▶ _Work to be completed_
Check each line of the listing below for the string "import", and copy the ones that have it.

Object modeling scripts:
# # # #

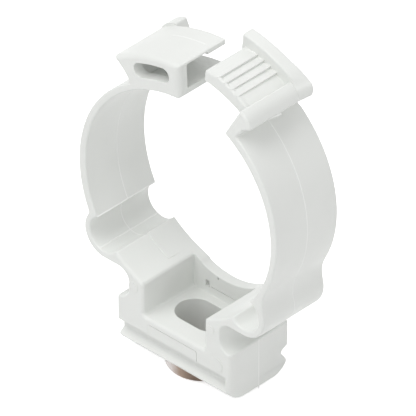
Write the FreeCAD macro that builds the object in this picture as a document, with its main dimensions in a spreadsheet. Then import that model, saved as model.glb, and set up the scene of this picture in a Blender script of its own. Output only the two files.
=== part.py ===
import FreeCAD, Part
import math
import os
import Sketcher

# A clip that closes around a 63 mm pipe: one moulding with a base, two spring arms, a box catch and
# a ratchet tongue, and a flanged hexagon nut with an M8 thread in the base. The nut's end face stands on
# the origin, X runs across the pipe, Y along it and Z away from the wall. Lengths are in mm, angles in
# degrees.

doc = FreeCAD.newDocument("PipeClip")
sheet = doc.addObject("Spreadsheet::Sheet", "Sizes")

# Each row is a name and its value. "Above the shoulder" means above the top of the base.
ROWS = [
    ("clip_width", 21.0),             # whole clip along the pipe
    ("base_length", 38.0),            # base across the pipe
    ("base_height", 14.7),            # underside to shoulder
    ("insert_proud", 1.3),            # how far the insert stands out of the underside
    ("shoulder_ledge", 0.2),          # flat of the shoulder outside the waist rounds
    ("notch_radius", 3.5),            # rounds at the top and bottom of the waist
    ("pipe_radius", 31.4),            # seat for the pipe on the two blocks
    ("seat_level", 5.44),             # lowest line of the pipe above the shoulder
    ("lobe_spacing", 47.0),           # between the axes of the two lobes
    ("lobe_height", 15.3),            # lobe axis above the shoulder
    ("lobe_pocket_radius", 4.85),     # round hollow inside a lobe
    ("lobe_wall", 1.85),              # moulding around that hollow
    ("lobe_start_angle", 130.0),      # where the wall of the left lobe starts, under its arm
    ("lobe_end_angle", 285.0),        # where it ends, under its bar
    ("catch_waist_round", 1.5),       # round between the left lobe and its arm
    ("tongue_waist_round", 9.0),      # round between the right lobe and its arm
    ("recess_length", 20.7),          # recess in the base, across the pipe
    ("recess_floor", 2.3),            # floor of the recess below the shoulder
    ("back_wall", 3.0),               # wall behind the recess
    ("back_wall_span", 22.6),         # stretch of the back wall that is cut lower than the seat
    ("back_wall_radius", 20.4),       # curve of its top edge
    ("recess_round", 0.8),
    ("slot_length", 15.6),            # oblong hole in the floor, across the pipe
    ("slot_width", 9.9),
    ("groove_depth", 2.2),            # rail groove along each side of the base
    ("groove_top", 7.2),              # its upper edge below the shoulder
    ("groove_slope", 1.0),            # fall of its upper face
    ("front_groove_bottom", 10.3),    # lower corner of the front groove below the shoulder
    ("front_groove_lip", 1.9),        # fall of its lip from that corner to the outside
    ("rear_groove_bottom", 8.9),      # the same for the rear groove, which is narrower
    ("rear_groove_lip", 3.1),
    ("groove_stop", 1.7),             # end of the groove, from the far end of the base
    ("foot_inset", 5.2),              # how far the rounded foot edge reaches in
    ("foot_round", 5.37),             # radius of that edge
    ("catch_arm_radius", 33.24),      # inner face of the arm with the catch
    ("catch_arm_end_angle", 211.0),   # its lower end, inside the lobe
    ("catch_arm_end_out", 1.43),      # that end, outwards from the axis of the lobe
    ("catch_arm_end_up", 2.36),       # and upwards
    ("catch_arm_wall", 2.0),
    ("catch_arm_taper", 0.3),         # shift of the outer curve, which thickens the root
    ("catch_open_angle", 92.5),       # open end face of the catch
    ("catch_root_angle", 121.5),      # closed end face of the catch
    ("catch_lip_angle", 2.5),         # how far the top of the closed end stands out beyond its foot
    ("catch_lip_hollow", 15.0),       # radius of the hollow below that lip
    ("catch_wall_angle", 4.0),        # end wall of the socket
    ("catch_height", 9.5),            # catch over the inner face of the arm
    ("catch_floor", 2.1),             # plate under the socket
    ("catch_roof", 1.5),              # plate over the socket
    ("roof_thinning", 0.9),           # cut under the open end of the roof, in front of the parting line
    ("roof_thinning_angle", 1.9),
    ("parting_line", 0.2),            # in front of the middle of the clip
    ("catch_face", 3.1),              # front wall with the window
    ("catch_rear_step", 4.1),         # open strip behind the catch
    ("catch_stop_angle", 5.4),        # end wall of that strip, where the flange stops
    ("catch_stop_rise", 0.6),         # how far it rises above the roof
    ("window_length", 12.3),          # release window, in degrees of arc
    ("window_height", 3.9),
    ("window_shift", 1.6),            # towards the closed end, in degrees of arc
    ("window_lift", 0.2),             # above the middle of the socket
    ("pawl_count", 3.0),              # teeth under the roof of the socket
    ("pawl_height", 1.1),
    ("pawl_lead", 3.0),               # open end to the first pawl, in degrees of arc
    ("tongue_arm_radius", 30.5),      # inner face of the arm with the tongue
    ("tongue_arm_end_angle", -46.0),  # its lower end, inside the lobe
    ("tongue_arm_end_in", 0.6),       # that end, inwards from the axis of the lobe
    ("tongue_arm_end_up", 1.82),      # and upwards
    ("tongue_arm_wall", 2.6),
    ("tongue_arm_taper", 0.5),        # shift of the outer curve, which thickens the free end
    ("neck_angle", 60.0),             # end face of the arm, under the tongue
    ("neck_thickness", 5.2),          # neck, in degrees of arc
    ("rib_height", 10.5),             # grip rib over the inner face of the arm
    ("rib_nose", 2.3),                # overhang of the rib, in degrees of arc
    ("rib_top", 3.8),                 # flat top of the rib, in degrees of arc
    ("rib_slope", 1.8),               # fall from there to the nose
    ("rib_underside", 2.8),           # fall from the nose to the neck
    ("tongue_lift", 5.1),             # underside of the tongue over the inner face of the arm
    ("tongue_thickness", 3.2),
    ("tongue_tip_angle", 82.3),
    ("tongue_clearance", 0.5),        # play between tongue and catch along the pipe
    ("flange_height", 11.7),          # side flange over the inner face of the arm
    ("flange_lead", 1.5),             # how far it passes the tip, in degrees of arc
    ("flange_toe_height", 10.6),      # flange over the nose of the rib, from the inner face of the arm
    ("flange_toe", 0.5),              # how far it passes the nose, in degrees of arc
    ("ridge_count", 4.0),
    ("ridge_first_angle", 75.6),
    ("ridge_pitch", 3.3),             # in degrees of arc
    ("ridge_height", 0.75),
    ("rail_width", 1.5),              # plain rail along the front of the ridges
    ("rail_drop", 0.1),               # rail below the first ridge
    ("gate_mark_width", 2.4),         # stub left by the gate on the nose of the rib
    ("gate_mark_height", 0.5),
    ("insert_flange_radius", 9.5),
    ("insert_edge_round", 1.2),
    ("insert_hex_width", 13.0),       # across the flats
    ("insert_hex_height", 2.7),       # above the flange
    ("thread_core_radius", 3.4),      # tapping size of an M8 thread
    ("thread_lead_in", 0.7),          # chamfer at the inner end of the hole
    ("cut_reach", 3.0),               # how far a cutting outline reaches past the solid
    ("join_reach", 0.8),              # how far a form reaches into the one it joins
]


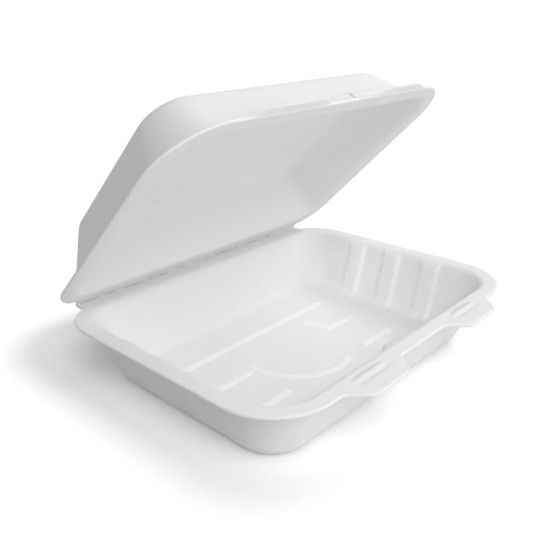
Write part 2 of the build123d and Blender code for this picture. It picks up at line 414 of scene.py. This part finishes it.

# # # #

▶ _Solved exercise_
Write the FreeCAD macro that builds the object in this picture as a document, with its main dimensions in a spreadsheet. Then import that model, saved as model.glb, and set up the scene of this picture in a Blender script of its own. Output only the two files.
import FreeCAD, Part
import math
import os
import Sketcher